- **Written problem**:
Only the lines from the one holding "What OpenSCAD source" through the one holding "below the pivot." are to be retyped, exactly as they appear, with both boundary lines included.

-- Begin Raw data --

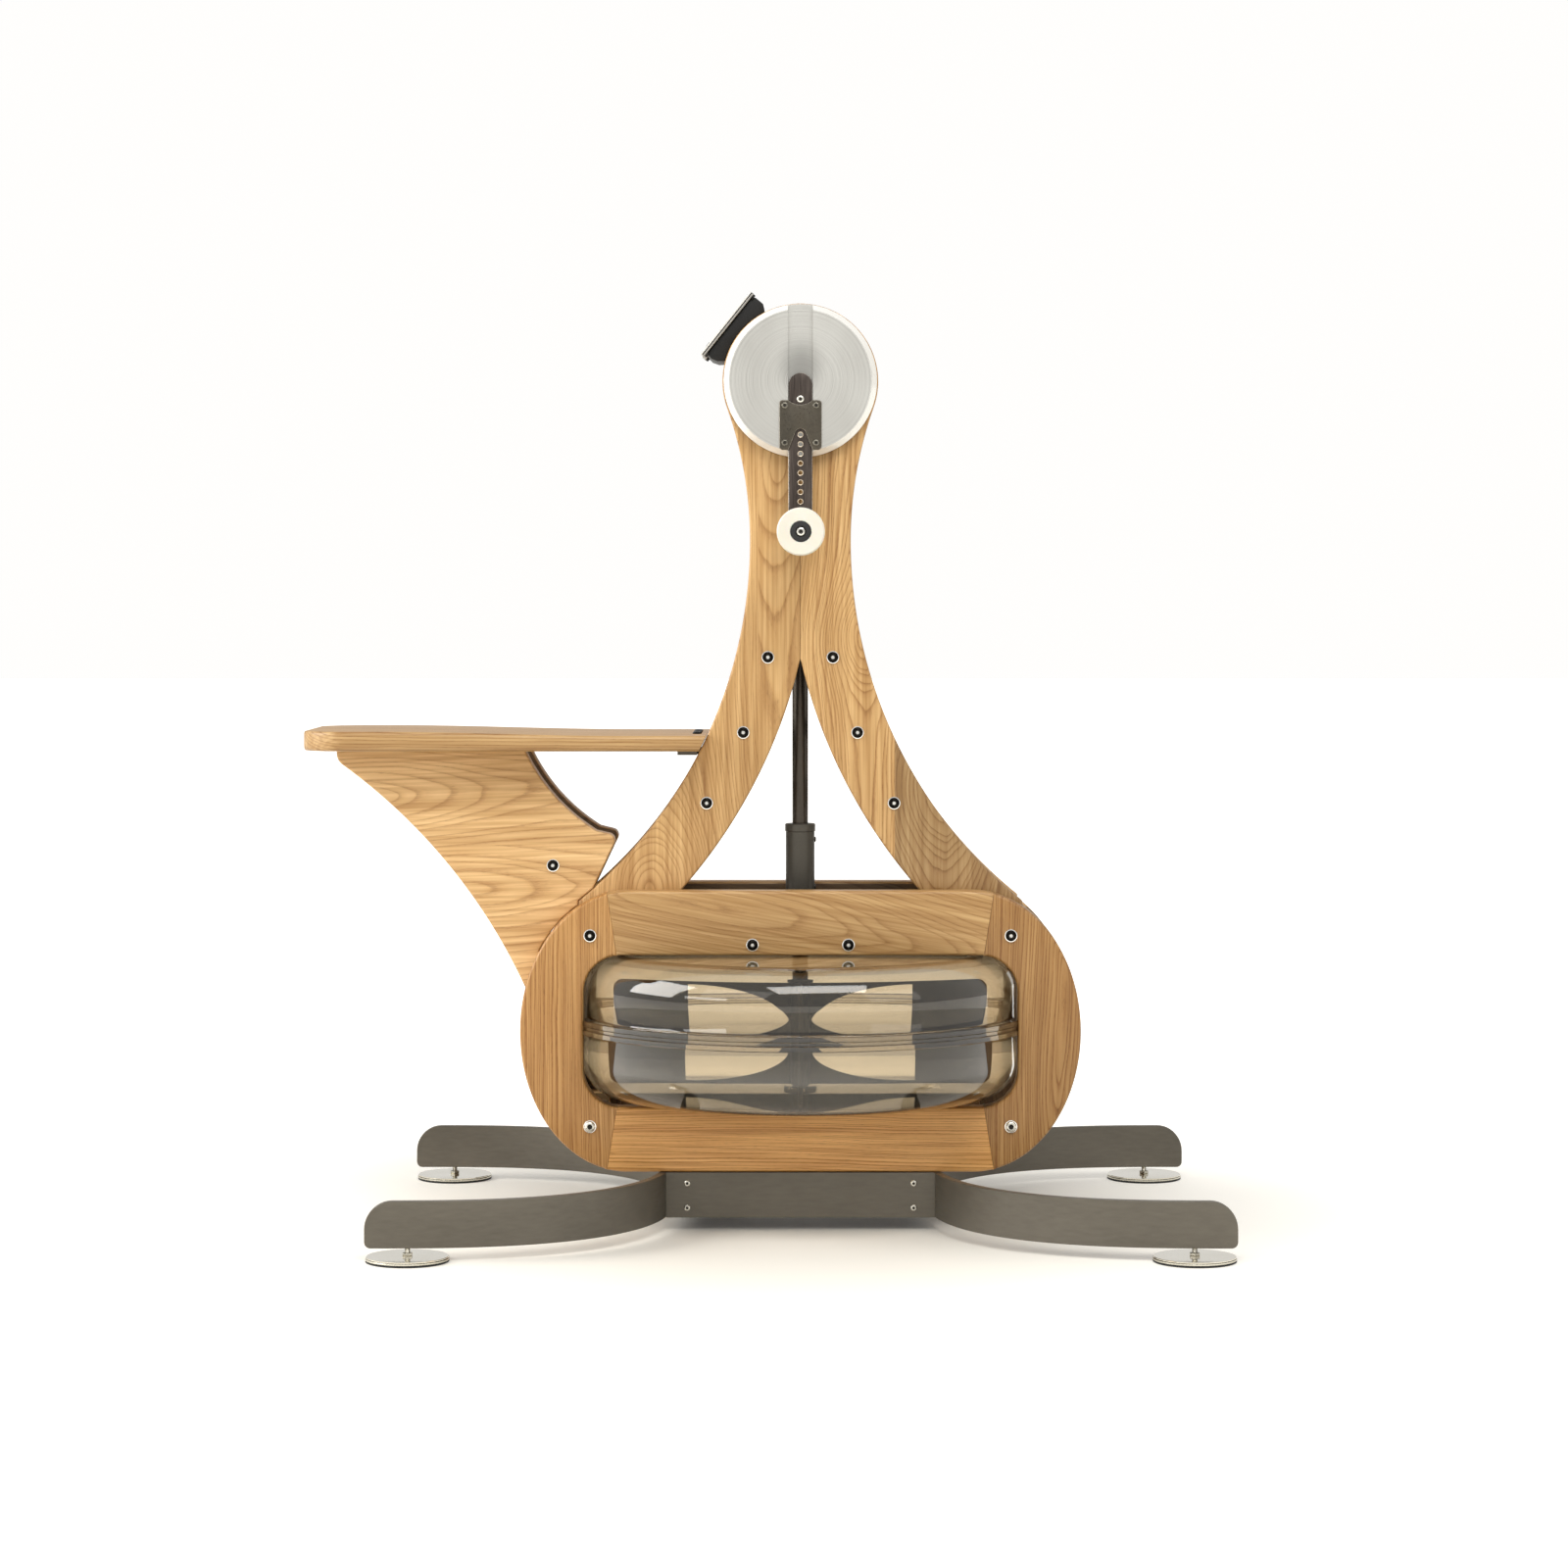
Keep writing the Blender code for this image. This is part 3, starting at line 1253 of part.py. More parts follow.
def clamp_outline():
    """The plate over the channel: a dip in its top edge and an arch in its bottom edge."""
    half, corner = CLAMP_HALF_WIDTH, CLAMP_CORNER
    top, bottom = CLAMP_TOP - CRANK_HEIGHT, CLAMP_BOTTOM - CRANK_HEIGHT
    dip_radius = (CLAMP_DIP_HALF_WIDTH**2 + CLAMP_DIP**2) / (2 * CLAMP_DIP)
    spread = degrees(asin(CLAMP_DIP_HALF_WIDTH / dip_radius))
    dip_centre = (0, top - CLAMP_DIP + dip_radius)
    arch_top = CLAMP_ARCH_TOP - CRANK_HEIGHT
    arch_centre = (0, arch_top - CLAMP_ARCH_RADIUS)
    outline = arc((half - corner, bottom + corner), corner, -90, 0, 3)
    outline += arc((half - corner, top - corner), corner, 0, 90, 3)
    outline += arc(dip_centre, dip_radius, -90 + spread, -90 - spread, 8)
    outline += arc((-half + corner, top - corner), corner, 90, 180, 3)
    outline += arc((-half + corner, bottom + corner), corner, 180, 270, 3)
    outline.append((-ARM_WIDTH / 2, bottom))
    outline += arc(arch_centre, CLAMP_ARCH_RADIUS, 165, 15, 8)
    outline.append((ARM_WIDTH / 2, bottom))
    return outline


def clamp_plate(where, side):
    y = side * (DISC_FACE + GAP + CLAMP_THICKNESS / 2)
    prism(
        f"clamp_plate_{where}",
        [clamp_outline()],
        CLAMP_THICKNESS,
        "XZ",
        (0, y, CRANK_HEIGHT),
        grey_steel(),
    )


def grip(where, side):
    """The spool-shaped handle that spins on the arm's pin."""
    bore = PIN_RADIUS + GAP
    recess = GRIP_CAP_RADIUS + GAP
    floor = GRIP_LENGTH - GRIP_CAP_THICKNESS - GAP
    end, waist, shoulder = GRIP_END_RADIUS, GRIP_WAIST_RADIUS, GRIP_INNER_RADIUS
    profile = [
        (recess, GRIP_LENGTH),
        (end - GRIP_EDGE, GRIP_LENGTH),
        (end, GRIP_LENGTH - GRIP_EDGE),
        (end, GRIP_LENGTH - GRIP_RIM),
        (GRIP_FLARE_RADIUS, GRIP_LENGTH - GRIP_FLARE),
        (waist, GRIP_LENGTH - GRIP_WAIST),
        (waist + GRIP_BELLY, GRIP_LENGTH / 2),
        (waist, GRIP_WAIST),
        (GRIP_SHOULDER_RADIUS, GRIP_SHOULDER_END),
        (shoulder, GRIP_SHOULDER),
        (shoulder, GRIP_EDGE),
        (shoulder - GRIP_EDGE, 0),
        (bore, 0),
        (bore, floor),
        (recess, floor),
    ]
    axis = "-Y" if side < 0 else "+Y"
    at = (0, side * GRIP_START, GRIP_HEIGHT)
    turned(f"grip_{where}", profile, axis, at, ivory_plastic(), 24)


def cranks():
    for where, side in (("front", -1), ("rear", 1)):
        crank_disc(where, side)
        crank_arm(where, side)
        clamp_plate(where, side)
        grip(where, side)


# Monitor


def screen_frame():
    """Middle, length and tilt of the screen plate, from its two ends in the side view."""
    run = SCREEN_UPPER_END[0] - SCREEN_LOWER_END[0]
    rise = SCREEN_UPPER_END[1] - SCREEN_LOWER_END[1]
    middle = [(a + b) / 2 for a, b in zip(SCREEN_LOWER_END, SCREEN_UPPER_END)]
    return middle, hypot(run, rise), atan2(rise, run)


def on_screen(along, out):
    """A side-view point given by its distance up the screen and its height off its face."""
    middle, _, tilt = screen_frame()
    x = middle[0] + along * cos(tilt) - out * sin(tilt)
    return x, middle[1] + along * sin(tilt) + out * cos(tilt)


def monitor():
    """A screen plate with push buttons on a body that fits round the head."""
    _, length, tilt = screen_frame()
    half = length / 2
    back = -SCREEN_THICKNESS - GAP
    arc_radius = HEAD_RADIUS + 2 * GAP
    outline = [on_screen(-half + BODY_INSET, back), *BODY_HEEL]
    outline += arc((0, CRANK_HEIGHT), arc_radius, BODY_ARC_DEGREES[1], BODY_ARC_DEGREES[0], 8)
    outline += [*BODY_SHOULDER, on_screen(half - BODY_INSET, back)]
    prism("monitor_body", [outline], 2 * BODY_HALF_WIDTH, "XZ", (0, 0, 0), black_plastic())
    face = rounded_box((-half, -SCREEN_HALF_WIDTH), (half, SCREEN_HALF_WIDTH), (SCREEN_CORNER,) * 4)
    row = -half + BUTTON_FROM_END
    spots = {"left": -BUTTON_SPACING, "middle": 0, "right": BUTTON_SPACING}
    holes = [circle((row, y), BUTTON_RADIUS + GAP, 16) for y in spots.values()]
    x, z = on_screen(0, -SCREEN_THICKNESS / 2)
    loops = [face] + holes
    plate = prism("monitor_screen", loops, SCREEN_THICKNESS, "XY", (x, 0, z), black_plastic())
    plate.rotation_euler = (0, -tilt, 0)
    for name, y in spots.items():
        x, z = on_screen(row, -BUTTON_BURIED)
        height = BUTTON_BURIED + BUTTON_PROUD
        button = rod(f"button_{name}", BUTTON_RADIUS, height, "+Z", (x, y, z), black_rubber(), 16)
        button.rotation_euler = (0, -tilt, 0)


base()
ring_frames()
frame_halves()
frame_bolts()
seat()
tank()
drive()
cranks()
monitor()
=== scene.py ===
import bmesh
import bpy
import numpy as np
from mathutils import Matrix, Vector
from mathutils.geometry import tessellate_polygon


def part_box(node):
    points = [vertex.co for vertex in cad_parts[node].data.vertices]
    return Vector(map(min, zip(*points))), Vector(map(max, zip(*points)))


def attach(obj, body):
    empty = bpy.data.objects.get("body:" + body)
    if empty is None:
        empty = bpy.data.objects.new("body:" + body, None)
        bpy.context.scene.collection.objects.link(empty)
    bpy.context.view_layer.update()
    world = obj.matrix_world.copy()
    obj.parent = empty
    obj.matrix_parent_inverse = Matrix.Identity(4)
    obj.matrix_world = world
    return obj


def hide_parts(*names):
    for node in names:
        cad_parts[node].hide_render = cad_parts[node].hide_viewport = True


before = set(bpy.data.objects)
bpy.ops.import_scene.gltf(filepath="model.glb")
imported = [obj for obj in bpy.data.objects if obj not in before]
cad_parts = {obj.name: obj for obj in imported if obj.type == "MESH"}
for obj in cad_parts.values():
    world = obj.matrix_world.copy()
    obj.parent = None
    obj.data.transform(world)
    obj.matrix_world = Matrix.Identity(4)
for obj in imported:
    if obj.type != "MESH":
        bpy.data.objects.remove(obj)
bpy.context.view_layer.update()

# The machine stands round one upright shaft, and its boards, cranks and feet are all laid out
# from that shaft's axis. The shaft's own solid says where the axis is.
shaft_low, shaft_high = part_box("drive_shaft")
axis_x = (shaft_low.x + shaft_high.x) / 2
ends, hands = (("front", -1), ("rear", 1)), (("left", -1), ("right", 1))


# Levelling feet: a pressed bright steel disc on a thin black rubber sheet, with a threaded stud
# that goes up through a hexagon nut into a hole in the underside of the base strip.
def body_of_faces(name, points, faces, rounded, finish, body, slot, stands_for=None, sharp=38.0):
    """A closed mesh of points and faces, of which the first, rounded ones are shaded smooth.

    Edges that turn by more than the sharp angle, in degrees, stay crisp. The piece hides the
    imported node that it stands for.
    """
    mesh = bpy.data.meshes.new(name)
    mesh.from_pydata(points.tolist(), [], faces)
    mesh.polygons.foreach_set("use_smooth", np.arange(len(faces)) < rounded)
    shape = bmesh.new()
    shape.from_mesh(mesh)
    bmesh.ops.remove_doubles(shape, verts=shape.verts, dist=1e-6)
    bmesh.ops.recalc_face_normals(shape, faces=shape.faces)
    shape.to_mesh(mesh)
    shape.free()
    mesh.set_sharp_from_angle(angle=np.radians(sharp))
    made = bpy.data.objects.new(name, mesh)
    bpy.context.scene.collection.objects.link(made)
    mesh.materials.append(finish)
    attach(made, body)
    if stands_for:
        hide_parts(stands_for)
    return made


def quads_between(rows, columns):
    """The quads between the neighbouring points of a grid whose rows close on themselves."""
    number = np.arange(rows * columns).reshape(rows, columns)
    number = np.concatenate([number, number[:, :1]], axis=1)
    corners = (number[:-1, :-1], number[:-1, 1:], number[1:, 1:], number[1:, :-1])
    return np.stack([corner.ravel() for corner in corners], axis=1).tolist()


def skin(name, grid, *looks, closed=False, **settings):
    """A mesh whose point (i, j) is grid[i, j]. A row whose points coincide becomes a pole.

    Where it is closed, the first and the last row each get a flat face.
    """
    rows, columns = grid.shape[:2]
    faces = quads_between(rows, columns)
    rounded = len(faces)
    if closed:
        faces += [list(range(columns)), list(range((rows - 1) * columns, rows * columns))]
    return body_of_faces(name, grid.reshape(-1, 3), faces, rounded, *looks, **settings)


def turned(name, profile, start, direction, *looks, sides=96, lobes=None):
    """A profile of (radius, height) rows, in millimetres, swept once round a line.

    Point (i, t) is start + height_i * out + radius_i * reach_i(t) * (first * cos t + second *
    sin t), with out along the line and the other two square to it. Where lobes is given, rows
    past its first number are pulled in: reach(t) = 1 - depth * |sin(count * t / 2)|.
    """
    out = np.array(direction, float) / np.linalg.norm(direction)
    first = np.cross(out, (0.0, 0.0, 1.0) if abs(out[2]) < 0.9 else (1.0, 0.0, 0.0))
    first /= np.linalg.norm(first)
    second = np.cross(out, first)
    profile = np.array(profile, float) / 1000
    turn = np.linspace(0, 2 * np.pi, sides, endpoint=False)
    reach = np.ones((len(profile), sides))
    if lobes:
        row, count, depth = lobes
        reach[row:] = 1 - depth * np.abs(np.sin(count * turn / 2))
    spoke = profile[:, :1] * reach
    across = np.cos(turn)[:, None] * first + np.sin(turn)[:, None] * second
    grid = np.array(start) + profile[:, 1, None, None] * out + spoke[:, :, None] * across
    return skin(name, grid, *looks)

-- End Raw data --
-- Begin Raw data --

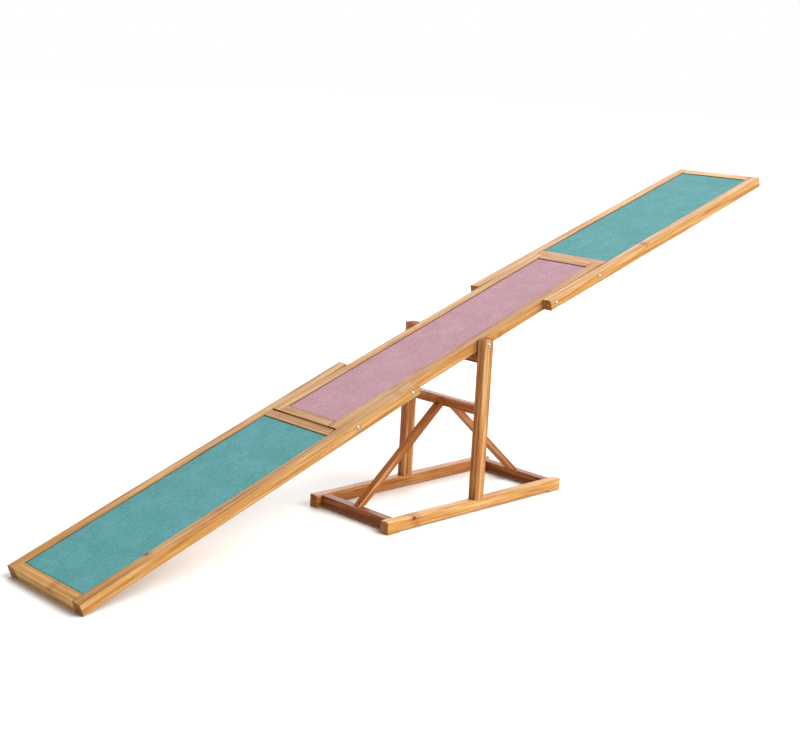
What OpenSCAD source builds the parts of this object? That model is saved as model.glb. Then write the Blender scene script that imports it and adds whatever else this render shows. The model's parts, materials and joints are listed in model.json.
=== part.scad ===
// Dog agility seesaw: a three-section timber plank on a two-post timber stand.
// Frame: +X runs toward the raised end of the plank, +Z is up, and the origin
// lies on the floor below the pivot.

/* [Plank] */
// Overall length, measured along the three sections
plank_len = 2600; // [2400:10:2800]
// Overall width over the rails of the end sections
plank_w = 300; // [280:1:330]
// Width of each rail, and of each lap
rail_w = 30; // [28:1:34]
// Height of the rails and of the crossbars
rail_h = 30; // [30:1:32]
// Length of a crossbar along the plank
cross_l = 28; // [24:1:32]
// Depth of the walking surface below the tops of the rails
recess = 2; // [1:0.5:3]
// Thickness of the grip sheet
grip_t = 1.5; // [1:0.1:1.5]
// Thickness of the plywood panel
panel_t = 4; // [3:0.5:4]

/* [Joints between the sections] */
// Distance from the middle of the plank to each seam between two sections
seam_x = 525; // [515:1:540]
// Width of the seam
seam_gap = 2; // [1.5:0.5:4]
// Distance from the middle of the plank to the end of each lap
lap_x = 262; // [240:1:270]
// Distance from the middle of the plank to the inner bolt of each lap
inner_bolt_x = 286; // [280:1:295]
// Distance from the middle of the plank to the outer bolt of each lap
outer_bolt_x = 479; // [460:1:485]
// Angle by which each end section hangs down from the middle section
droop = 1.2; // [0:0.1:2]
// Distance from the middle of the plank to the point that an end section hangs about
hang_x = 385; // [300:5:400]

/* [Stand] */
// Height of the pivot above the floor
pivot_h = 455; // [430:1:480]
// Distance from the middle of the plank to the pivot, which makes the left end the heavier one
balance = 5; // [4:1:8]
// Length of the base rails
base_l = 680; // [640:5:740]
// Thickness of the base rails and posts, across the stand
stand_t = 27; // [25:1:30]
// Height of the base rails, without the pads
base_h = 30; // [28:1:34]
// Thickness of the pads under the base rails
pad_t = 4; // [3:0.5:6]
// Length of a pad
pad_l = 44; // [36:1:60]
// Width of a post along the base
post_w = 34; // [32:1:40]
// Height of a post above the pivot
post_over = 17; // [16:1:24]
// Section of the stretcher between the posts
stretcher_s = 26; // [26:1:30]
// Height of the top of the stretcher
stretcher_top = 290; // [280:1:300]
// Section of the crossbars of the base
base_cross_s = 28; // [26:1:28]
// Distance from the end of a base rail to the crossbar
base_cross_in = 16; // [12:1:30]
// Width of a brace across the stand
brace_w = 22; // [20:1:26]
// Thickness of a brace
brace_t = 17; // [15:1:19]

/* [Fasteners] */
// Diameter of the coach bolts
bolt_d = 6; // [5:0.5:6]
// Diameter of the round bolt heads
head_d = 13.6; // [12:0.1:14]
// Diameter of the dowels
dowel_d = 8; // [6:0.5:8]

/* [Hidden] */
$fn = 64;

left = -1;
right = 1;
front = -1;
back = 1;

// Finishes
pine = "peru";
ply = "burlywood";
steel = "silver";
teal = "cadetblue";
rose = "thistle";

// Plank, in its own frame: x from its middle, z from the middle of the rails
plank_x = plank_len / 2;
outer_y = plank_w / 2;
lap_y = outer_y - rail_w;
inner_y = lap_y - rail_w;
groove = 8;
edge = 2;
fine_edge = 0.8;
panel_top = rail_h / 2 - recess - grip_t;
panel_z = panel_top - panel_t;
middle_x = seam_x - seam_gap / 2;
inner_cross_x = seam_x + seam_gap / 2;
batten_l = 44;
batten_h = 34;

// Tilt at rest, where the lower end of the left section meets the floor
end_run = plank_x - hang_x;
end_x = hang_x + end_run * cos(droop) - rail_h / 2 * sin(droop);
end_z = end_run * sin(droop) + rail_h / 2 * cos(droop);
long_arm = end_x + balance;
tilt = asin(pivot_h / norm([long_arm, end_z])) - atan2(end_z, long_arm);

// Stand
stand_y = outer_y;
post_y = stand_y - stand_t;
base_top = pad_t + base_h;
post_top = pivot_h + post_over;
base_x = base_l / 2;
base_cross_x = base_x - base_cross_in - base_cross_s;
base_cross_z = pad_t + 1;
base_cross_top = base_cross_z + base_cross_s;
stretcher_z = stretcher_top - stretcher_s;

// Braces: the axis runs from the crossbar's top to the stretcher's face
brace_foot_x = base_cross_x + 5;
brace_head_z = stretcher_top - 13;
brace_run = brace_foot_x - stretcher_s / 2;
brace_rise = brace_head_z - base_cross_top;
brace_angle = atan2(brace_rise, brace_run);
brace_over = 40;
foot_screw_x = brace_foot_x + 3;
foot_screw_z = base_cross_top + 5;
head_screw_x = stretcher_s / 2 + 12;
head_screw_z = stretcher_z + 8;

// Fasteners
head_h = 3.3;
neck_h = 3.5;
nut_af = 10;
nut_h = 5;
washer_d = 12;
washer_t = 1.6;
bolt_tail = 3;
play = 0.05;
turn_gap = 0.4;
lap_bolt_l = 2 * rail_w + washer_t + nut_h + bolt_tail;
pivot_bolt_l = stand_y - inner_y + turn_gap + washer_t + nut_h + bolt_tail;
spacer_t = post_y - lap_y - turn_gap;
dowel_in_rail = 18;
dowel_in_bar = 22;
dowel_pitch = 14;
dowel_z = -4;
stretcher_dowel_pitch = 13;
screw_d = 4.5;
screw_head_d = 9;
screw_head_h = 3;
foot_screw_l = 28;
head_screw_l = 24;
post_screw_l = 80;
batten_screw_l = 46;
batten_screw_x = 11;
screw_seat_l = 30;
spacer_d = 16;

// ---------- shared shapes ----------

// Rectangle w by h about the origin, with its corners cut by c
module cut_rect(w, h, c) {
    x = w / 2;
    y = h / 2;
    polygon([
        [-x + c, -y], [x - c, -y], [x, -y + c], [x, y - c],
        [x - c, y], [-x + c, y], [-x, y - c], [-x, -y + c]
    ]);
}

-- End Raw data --

- **Result of this task**:
What OpenSCAD source builds the parts of this object? That model is saved as model.glb. Then write the Blender scene script that imports it and adds whatever else this render shows. The model's parts, materials and joints are listed in model.json.
=== part.scad ===
// Dog agility seesaw: a three-section timber plank on a two-post timber stand.
// Frame: +X runs toward the raised end of the plank, +Z is up, and the origin
// lies on the floor below the pivot.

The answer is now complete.